Attention Based Simple Primitives for Open World Compositional Zero-Shot Learning
Ans Munir, Faisal Z. Qureshi, Muhammad Haris Khan, Mohsen Ali
TL;DR
The paper tackles open-world compositional zero-shot learning by predicting attribute and object primitives independently while explicitly modeling their interactions with self-attention. It projects image and textual representations into separate attribute and object spaces and scores compositions via a multiplicative cosine-based fusion, augmented by ConceptNet-based feasibility to prune infeasible pairs. Empirical results on MIT-States, UT-Zappos, and CGQA demonstrate competitive or state-of-the-art performance, with notable gains on CGQA and robust open-world generalization. The work highlights the value of primitive-level attention and knowledge-guided feasibility for scalable, contextualized visual reasoning in zero-shot settings.
Abstract
Compositional Zero-Shot Learning (CZSL) aims to predict unknown compositions made up of attribute and object pairs.
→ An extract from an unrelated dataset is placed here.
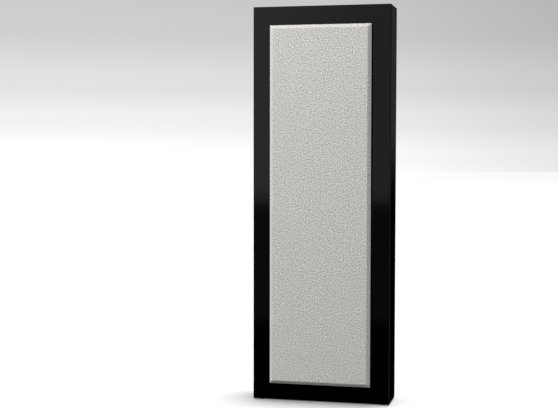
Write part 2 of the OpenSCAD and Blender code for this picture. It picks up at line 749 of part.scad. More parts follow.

Predicting compositions unseen during training is a challenging task. We are exploring Open World Compositional Zero-Shot Learning (OW-CZSL) in this study, where our test space encompasses all potential combinations of attributes and objects. Our approach involves utilizing the self-attention mechanism between attributes and objects to achieve better generalization from seen to unseen compositions. Utilizing a self-attention mechanism facilitates the model's ability to identify relationships between attribute and objects. The similarity between the self-attended textual and visual features is subsequently calculated to generate predictions during the inference phase. The potential test space may encompass implausible object-attribute combinations arising from unrestricted attribute-object pairings. To mitigate this issue, we leverage external knowledge from ConceptNet to restrict the test space to realistic compositions. Our proposed model, Attention-based Simple Primitives (ASP), demonstrates competitive performance, achieving results comparable to the state-of-the-art.